A retrospective on the career of Steve Appleton, Chairman and CEO of memory chip vendor Micron Technology, who died Friday in a plane crash.
In the late 1990s, as in the 1980s, accusations of DRAM dumping were being made, but this time against South
Korean chip companies. Korean DRAM maker Hyundai, which became Hynix,
faced bankruptcy and Appleton was vociferous in his condemnation of
moves to support Hynix and other South Korean companies.
In February 1998 Appleton accused the Korean government of already violating the conditions of the bailout package to the country provided by the International Monetary Fund. He told a House Banking Committee hearing: "We should not send tax dollars to Korea to brace up insolvent companies, on the one hand, while turning a blind eye to their export surge strategies that are harming U.S. companies, on the other." Appleton added: "If these were companies operating in the United States, they would have two choices – bankruptcy or undertake a massive belt tightening by cutting capital spending and bringing output back into line with current demand."
In December 2001, after another difficult year for DRAM, Micron agreed to acquire the commodity DRAM business of Toshiba, including the company's Dominion Semiconductor LLC manufacturing facility in Manassas,Virginia. . At the same time Hynix and Micron announced the companies had agreed to hold preliminary discussions to explore a possible strategic alliance or "other transaction."
In February 2002 the deal was proving difficult to make with leaks from Hynix to the Korean press that the company's debtors wanted $4.8 billion while Appleton who had started with an offer of around $2 billion had only been prepared to go to $3.8 billion. At the time Hynix owed about $6.5 billion in debt.
Despite what may have been attempts to force his hand Appleton signed a non-binding agreement to buy Hynix memory operations for $3.2 billion in stock and a $200-million cash investment for 15 percent of Hynix non-memory activities. Almost immediately, at the beginning of May 2002 the deal fell through.

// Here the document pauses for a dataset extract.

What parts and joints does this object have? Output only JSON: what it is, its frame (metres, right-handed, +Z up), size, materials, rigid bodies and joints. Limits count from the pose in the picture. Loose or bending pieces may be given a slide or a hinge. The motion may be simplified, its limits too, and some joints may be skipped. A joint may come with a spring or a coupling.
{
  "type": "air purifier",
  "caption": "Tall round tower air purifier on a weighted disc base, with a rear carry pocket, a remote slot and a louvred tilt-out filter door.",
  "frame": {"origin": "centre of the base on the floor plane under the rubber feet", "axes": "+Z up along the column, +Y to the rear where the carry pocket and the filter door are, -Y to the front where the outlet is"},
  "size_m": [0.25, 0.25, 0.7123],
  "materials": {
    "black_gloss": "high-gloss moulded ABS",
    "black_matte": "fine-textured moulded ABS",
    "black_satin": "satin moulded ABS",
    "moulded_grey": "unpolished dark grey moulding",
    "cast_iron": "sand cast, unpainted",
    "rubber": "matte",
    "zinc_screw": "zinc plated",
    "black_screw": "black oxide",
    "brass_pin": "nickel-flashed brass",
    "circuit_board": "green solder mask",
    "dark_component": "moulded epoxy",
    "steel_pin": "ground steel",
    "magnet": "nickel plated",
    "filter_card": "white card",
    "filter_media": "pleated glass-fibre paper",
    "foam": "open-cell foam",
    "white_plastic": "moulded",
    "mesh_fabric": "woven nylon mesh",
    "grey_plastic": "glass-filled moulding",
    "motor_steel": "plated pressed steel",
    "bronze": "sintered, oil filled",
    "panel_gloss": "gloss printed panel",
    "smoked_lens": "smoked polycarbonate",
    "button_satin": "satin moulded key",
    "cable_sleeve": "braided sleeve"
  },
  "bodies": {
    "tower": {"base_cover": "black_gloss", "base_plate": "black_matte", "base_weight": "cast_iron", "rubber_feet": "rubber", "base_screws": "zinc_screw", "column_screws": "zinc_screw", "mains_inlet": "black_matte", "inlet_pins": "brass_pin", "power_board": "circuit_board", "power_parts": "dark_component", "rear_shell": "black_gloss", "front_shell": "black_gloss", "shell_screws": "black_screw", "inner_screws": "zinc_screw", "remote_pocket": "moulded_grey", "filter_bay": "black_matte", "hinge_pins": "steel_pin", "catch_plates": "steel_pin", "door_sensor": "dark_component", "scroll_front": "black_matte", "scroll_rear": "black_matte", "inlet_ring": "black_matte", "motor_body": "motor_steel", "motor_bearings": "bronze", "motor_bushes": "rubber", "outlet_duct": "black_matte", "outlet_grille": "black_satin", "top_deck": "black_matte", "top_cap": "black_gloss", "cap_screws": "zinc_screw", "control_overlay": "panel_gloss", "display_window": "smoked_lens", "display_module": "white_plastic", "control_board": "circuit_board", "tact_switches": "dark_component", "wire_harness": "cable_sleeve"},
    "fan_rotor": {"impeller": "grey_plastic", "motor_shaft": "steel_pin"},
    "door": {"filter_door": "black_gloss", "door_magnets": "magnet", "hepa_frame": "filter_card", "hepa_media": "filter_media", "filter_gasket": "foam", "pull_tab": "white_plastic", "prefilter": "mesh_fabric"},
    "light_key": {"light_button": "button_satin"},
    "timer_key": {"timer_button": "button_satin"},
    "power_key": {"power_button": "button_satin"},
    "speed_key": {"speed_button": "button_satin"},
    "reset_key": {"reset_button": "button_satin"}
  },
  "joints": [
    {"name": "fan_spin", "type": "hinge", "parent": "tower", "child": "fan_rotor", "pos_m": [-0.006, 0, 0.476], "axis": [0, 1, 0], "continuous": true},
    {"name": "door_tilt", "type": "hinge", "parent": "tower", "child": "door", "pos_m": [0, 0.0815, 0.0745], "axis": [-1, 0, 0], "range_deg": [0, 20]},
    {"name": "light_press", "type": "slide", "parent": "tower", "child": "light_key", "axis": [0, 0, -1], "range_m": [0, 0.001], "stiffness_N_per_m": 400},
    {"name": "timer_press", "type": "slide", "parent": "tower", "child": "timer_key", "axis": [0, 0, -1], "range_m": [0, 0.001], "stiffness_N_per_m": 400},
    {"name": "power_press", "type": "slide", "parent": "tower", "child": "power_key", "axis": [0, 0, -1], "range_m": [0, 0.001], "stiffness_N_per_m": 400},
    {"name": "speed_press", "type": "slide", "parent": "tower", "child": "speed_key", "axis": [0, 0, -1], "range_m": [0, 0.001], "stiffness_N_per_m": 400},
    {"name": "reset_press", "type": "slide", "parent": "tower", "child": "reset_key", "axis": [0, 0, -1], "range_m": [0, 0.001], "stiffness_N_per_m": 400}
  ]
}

As we now know the deal, which could have been a defining moment in Appleton's career, never happened and in the end Hynix' debt was converted into equity by the banks, a legacy which in part hangs over the company to this day.
Meanwhile, the rocky DRAM road continued to take its toll and in 2003 the company announced the intention to lay off roughly 1,800 workers, or 10 percent of its workforce, in a bid to return to profitability in the unforgiving world of commodity PC memory.

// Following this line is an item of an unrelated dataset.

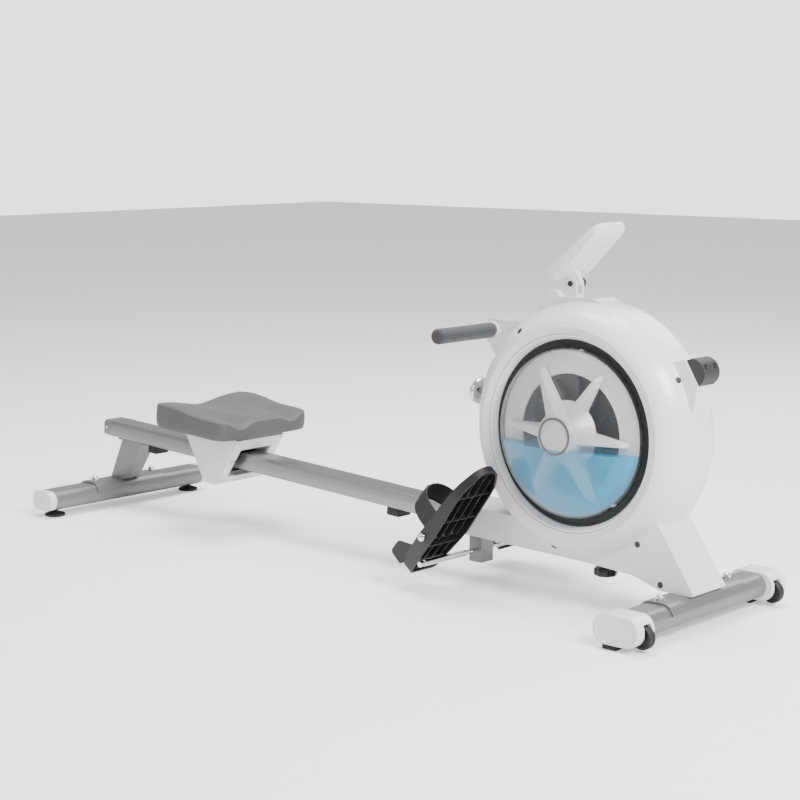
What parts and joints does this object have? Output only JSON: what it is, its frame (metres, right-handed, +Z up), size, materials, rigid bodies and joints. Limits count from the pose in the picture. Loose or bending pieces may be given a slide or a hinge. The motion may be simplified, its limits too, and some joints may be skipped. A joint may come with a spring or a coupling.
{
  "type": "rowing machine",
  "caption": "Indoor rowing machine with a round water tank in a white housing, a sliding seat on a long rail, pivoting footrests, a pull handle and a tilting console.",
  "frame": {"origin": "on the floor under the middle of the machine's bounding box", "axes": "+X along the machine towards the tank, +Y across it to the user's left, +Z up"},
  "size_m": [1.8958, 0.5366, 0.7968],
  "materials": {
    "main_rail": "brushed, bright along its edges",
    "rail_end_cap": "moulded",
    "rear_leg": "silver-grey paint",
    "rear_foot_bar": "silver-grey paint",
    "front_foot_bar": "silver-grey paint",
    "front_leg": "silver-grey paint",
    "rear_rail_stop": "matte",
    "front_rail_stop": "matte",
    "seat_carriage": "white, satin",
    "seat_base_plate": "pressed steel",
    "seat_pad": "soft dark grey cover over foam",
    "pedal_shaft": "polished",
    "foot_stop_rod": "polished",
    "foot_bracket": "grey paint",
    "impeller_shaft": "ground",
    "strap_spool": "moulded",
    "recoil_spring_case": "moulded",
    "strap_roller": "moulded",
    "drive_strap": "woven webbing",
    "handle_bar": "steel tube",
    "handle_hub": "white",
    "console_post": "white",
    "console_knob": "black",
    "console_body": "pale grey",
    "console_screen": "dark display window",
    "console_battery_door": "pale grey",
    "resistance_dial": "white cap with a dark rim",
    "storage_bumper": "grey",
    "frame_knob": "black",
    "rear_bar_cap_right": "moulded",
    "levelling_foot_right": "black",
    "front_cap_right": "white",
    "front_pad_right": "black",
    "transport_wheel_right": "black",
    "pedal_right": "black",
    "pedal_strap_right": "black",
    "housing_right": "white, satin",
    "trim_ring_right": "white",
    "seal_ring_right": "black",
    "tank_dome_right": "clear moulded tank wall",
    "tank_cup_right": "white",
    "impeller_right": "white",
    "handle_grip_right": "dark grey foam",
    "rear_bar_cap_left": "moulded",
    "levelling_foot_left": "black",
    "front_cap_left": "white",
    "front_pad_left": "black",
    "transport_wheel_left": "black",
    "pedal_left": "black",
    "pedal_strap_left": "black",
    "housing_left": "white, satin",
    "trim_ring_left": "white",
    "seal_ring_left": "black",
    "tank_dome_left": "clear moulded tank wall",
    "tank_cup_left": "white",
    "impeller_left": "white",
    "handle_grip_left": "dark grey foam",
    "seat_roller_front": "moulded",
    "seat_roller_rear": "moulded",
    "seat_roller_lower": "moulded"
  },
  "bodies": {
    "frame": {"main_rail": "main_rail", "rail_end_cap": "rail_end_cap", "rear_leg": "rear_leg", "rear_foot_bar": "rear_foot_bar", "rear_bar_cap_right": "rear_bar_cap_right", "rear_bar_cap_left": "rear_bar_cap_left", "rear_rail_stop": "rear_rail_stop", "front_rail_stop": "front_rail_stop", "front_leg": "front_leg", "front_foot_bar": "front_foot_bar", "front_cap_right": "front_cap_right", "front_cap_left": "front_cap_left", "front_pad_right": "front_pad_right", "front_pad_left": "front_pad_left", "foot_bracket": "foot_bracket", "foot_stop_rod": "foot_stop_rod", "pedal_shaft": "pedal_shaft", "housing_right": "housing_right", "housing_left": "housing_left", "trim_ring_right": "trim_ring_right", "trim_ring_left": "trim_ring_left", "seal_ring_right": "seal_ring_right", "seal_ring_left": "seal_ring_left", "tank_dome_right": "tank_dome_right", "tank_dome_left": "tank_dome_left", "tank_cup_right": "tank_cup_right", "tank_cup_left": "tank_cup_left", "recoil_spring_case": "recoil_spring_case", "drive_strap": "drive_strap", "storage_bumper": "storage_bumper", "console_post": "console_post"},
    "seat": {"seat_carriage": "seat_carriage", "seat_base_plate": "seat_base_plate", "seat_pad": "seat_pad"},
    "impeller": {"impeller_right": "impeller_right", "impeller_left": "impeller_left", "impeller_shaft": "impeller_shaft"},
    "handle": {"handle_bar": "handle_bar", "handle_hub": "handle_hub", "handle_grip_right": "handle_grip_right", "handle_grip_left": "handle_grip_left"},
    "console": {"console_body": "console_body", "console_screen": "console_screen"},
    "battery_door": {"console_battery_door": "console_battery_door"},
    "spool": {"strap_spool": "strap_spool"},
    "guide_roller": {"strap_roller": "strap_roller"},
    "console_clamp": {"console_knob": "console_knob"},
    "dial": {"resistance_dial": "resistance_dial"},
    "frame_clamp": {"frame_knob": "frame_knob"},
    "roller_front": {"seat_roller_front": "seat_roller_front"},
    "roller_rear": {"seat_roller_rear": "seat_roller_rear"},
    "roller_lower": {"seat_roller_lower": "seat_roller_lower"},
    "footrest_right": {"pedal_right": "pedal_right", "pedal_strap_right": "pedal_strap_right"},
    "wheel_right": {"transport_wheel_right": "transport_wheel_right"},
    "foot_right": {"levelling_foot_right": "levelling_foot_right"},
    "footrest_left": {"pedal_left": "pedal_left", "pedal_strap_left": "pedal_strap_left"},
    "wheel_left": {"transport_wheel_left": "transport_wheel_left"},
    "foot_left": {"levelling_foot_left": "levelling_foot_left"}
  },
  "joints": [
    {"name": "seat_slide", "type": "slide", "parent": "frame", "child": "seat", "axis": [0.9987, 0, -0.0506], "range_m": [-0.2, 0.48]},
    {"name": "front_roller_turn", "type": "hinge", "parent": "seat", "child": "roller_front", "pos_m": [-0.42907, 0, 0.21345], "axis": [0, 1, 0], "range_deg": [-722, 1724]},
    {"name": "rear_roller_turn", "type": "hinge", "parent": "seat", "child": "roller_rear", "pos_m": [-0.51296, 0, 0.2177], "axis": [0, 1, 0], "range_deg": [-722, 1724]},
    {"name": "lower_roller_turn", "type": "hinge", "parent": "seat", "child": "roller_lower", "pos_m": [-0.47438, 0, 0.14906], "axis": [0, 1, 0], "range_deg": [-2756, 1151]},
    {"name": "footrest_right_tilt", "type": "hinge", "parent": "frame", "child": "footrest_right", "pos_m": [0.33715, -0.1475, 0.13], "axis": [0, 1, 0], "range_deg": [-4, 14]},
    {"name": "footrest_left_tilt", "type": "hinge", "parent": "frame", "child": "footrest_left", "pos_m": [0.33715, 0.1475, 0.13], "axis": [0, 1, 0], "range_deg": [-4, 14]},
    {"name": "impeller_spin", "type": "hinge", "parent": "frame", "child": "impeller", "pos_m": [0.62715, 0, 0.369], "axis": [0, 1, 0], "continuous": true},
    {"name": "handle_pull", "type": "slide", "parent": "frame", "child": "handle", "axis": [-1, 0, 0], "range_m": [0, 1.2], "stiffness_N_per_m": 20, "springref_m": -0.4, "deforming": ["drive_strap"]},
    {"name": "spool_turn", "type": "hinge", "parent": "frame", "child": "spool", "pos_m": [0.62715, 0, 0.369], "axis": [0, 1, 0], "range_deg": [-1969, 10]},
    {"name": "guide_roller_turn", "type": "hinge", "parent": "frame", "child": "guide_roller", "pos_m": [0.43115, 0, 0.5469], "axis": [0, 1, 0], "range_deg": [-5259, 10]},
    {"name": "console_tilt", "type": "hinge", "parent": "frame", "child": "console", "pos_m": [0.57515, 0, 0.668], "axis": [0, 1, 0], "range_deg": [-12, 20]},
    {"name": "battery_door_lift", "type": "slide", "parent": "console", "child": "battery_door", "axis": [0.7082, 0, -0.706], "range_m": [0, 0.02]},
    {"name": "console_knob_turn", "type": "hinge", "parent": "frame", "child": "console_clamp", "pos_m": [0.57515, 0, 0.668], "axis": [0, 1, 0], "range_deg": [-180, 180]},
    {"name": "dial_turn", "type": "hinge", "parent": "frame", "child": "dial", "pos_m": [0.36696, -0.035, 0.4243], "axis": [-0.9781, 0, 0.2079], "range_deg": [0, 270]},
    {"name": "frame_knob_turn", "type": "hinge", "parent": "frame", "child": "frame_clamp", "pos_m": [0.66615, 0, 0.06], "axis": [0, 0, 1], "range_deg": [-360, 360]},
    {"name": "wheel_right_spin", "type": "hinge", "parent": "frame", "child": "wheel_right", "pos_m": [0.92415, -0.2335, 0.03], "axis": [0, 1, 0], "continuous": true},
    {"name": "levelling_foot_right_turn", "type": "hinge", "parent": "frame", "child": "foot_right", "pos_m": [-0.90585, -0.2247, 0.009], "axis": [0, 0, 1], "range_deg": [-360, 360]},
    {"name": "wheel_left_spin", "type": "hinge", "parent": "frame", "child": "wheel_left", "pos_m": [0.92415, 0.2335, 0.03], "axis": [0, 1, 0], "continuous": true},
    {"name": "levelling_foot_left_turn", "type": "hinge", "parent": "frame", "child": "foot_left", "pos_m": [-0.90585, 0.2247, 0.009], "axis": [0, 0, 1], "range_deg": [-360, 360]}
  ],
  "couplings": [
    {"joint": "front_roller_turn", "follows": "seat_slide", "rad_per_m": 62.5},
    {"joint": "rear_roller_turn", "follows": "seat_slide", "rad_per_m": 62.5},
    {"joint": "lower_roller_turn", "follows": "seat_slide", "rad_per_m": -100},
    {"joint": "spool_turn", "follows": "handle_pull", "rad_per_m": -28.49},
    {"joint": "guide_roller_turn", "follows": "handle_pull", "rad_per_m": -76.336}
  ]
}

Intel, which to help it sell PC processors needed DRAMs for in package cache memory, was the savior of Micron. Intel invested $450 million in Micron in September 2003 to help it expand 300-mm wafer production and DDR2 production.
In July 2004, Appleton's love of adrenalin-fueled activities caught up with him when his stunt plane crashed in the desert east of Boise. Appleton was injured in that incident but managed to get away with an injured back, cuts and bruises. One other passenger, Micron employee Michael Duffy, was reported to have injuries of a "similar severity" at the time.